マンチェスター・ユナイテッドのリンデロフを通してみる深さをとる守備について
先日のプレミアリーグマンチェスタ・ユナイテッドVSウエストハムの試合が1対1の引き分けに終わったことで、マンチェスターは3位に浮上し、ウエストハムは残留に成功し、結果的に両者悪くない結果となった。
その試合個人的に注目していたのが、フィジカルモンスターのアントニオを対人プレーに難がありつつもポジショニングで勝負するリンデロフがどのように抑え込むかということである。
結果的に連戦の疲労でキレを欠いたのは多いにあるが、アントニオがスペースで受けることはほとんど見られなかった。
要因は色々考えられて、アントニオに配給するサイドバックがプレスを受けてたこと、そもそもアントニオの背後に走るプレーが少なかったことなどがあるが、個人的にはリンデロフの深さをとる守備が効いていたのが大きいと思っている。
元々リンデロフは相手より先に動いて絶妙なポジショニングをとる守備が秀でているが、この試合のようにスペースを狙っている相手との対戦ではそれが顕著に出ていた。
具体的に深さをとる守備を一言でいうと、パスが出てくる前に後ろに下がることである。
スペースに出てくるボールに対してディフェンスラインの選手は常に前向きでボールを処理ができるポジションを取ることが鉄則である。
要するに出てくるパスに対して相手と同じタイミングで走り出し、そのまま並走するのは絶対に避けなければいけない。
パスが出てくる前に相手より先に下がって、スペースを消して前向きで処理できるポジションを取ることが深さを取るということである。
リンデロフはこの深さを取るが抜群にうまい。
相手より先に動く必要はあるが、早く動き過ぎてしまうと、その分ディフェンスラインが下がるので、ギャップができてしまう。
ポイントは相手がパスを出す瞬間に合わせて一歩先に動くことである。
相手が出したいところに一足早くポジションを取ってくるので、出したくてもだせないのである。
リンデロフの守備があまり目立たないのは、先に場所を消すことで相手がそもそもパスを出してこないからである。
相手のパスをインターセプトできればそれだけインパクトを残せるが深さを取るのがうますぎるがゆえに、注目されないのかなと個人的に思っている。
この試合でもアントニオ走りたいスペースに対して先にスッと入ってくるのでパスが出てこない場面がなんどもあった。

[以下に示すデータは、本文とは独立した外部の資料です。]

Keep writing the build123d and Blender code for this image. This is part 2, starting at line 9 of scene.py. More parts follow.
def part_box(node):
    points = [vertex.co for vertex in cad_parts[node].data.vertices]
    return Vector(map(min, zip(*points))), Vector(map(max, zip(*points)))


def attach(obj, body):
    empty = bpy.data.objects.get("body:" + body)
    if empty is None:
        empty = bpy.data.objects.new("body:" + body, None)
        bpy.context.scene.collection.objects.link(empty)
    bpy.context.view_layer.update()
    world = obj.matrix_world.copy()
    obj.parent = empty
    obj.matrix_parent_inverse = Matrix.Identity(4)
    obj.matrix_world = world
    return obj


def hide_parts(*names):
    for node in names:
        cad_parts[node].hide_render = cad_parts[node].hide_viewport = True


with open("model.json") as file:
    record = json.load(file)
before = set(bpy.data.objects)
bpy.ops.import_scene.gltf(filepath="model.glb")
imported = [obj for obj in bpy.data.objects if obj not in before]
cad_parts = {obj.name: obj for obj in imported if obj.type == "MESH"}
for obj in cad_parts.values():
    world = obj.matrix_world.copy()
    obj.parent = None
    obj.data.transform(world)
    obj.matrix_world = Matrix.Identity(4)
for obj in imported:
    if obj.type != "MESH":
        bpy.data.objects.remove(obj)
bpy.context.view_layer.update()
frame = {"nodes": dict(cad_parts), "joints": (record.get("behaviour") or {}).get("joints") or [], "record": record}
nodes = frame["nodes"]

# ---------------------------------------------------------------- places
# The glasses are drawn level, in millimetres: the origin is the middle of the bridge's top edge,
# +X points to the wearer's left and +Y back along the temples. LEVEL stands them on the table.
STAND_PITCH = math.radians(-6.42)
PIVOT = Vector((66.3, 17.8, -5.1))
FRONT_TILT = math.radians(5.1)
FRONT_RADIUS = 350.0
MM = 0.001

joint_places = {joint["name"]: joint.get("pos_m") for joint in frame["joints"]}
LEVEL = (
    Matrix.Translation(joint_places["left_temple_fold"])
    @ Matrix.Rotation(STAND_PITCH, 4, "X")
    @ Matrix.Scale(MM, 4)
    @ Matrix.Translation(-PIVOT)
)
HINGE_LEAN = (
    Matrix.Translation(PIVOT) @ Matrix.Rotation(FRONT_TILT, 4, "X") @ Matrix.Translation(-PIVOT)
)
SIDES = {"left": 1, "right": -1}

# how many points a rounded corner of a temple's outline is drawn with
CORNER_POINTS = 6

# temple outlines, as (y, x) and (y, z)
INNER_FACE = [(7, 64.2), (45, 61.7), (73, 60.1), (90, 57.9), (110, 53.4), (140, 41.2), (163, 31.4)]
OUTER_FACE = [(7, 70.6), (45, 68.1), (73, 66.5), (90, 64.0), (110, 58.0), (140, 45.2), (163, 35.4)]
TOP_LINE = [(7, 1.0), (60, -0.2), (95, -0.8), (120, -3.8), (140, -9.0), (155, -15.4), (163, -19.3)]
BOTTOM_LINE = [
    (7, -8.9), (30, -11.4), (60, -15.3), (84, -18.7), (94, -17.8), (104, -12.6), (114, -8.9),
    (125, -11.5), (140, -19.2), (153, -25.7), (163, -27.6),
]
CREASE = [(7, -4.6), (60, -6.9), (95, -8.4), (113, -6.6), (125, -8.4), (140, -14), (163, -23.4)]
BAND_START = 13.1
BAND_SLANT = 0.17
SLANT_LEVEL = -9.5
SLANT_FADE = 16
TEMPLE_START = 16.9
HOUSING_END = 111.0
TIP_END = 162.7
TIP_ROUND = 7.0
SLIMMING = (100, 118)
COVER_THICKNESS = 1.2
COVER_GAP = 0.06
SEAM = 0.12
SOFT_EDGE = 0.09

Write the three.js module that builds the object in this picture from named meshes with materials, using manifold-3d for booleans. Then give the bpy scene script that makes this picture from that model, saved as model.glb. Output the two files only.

これを踏まえると、ディフェンスのラインコントロールはあげるよりも、深さを取るためにラインを下げることの方がはるかに難しいことがわかる。
リンデロフは常に前向きで処理をするポジショニングが絶妙であるが故に身体能力がそこまで高くなくても、プレミアリーグのアタッカー達と渡り合えるのだ。
スルーパスに対しては深さをとる。そしてそのタイミングを合わせる。
守備のポジショニングの真髄である。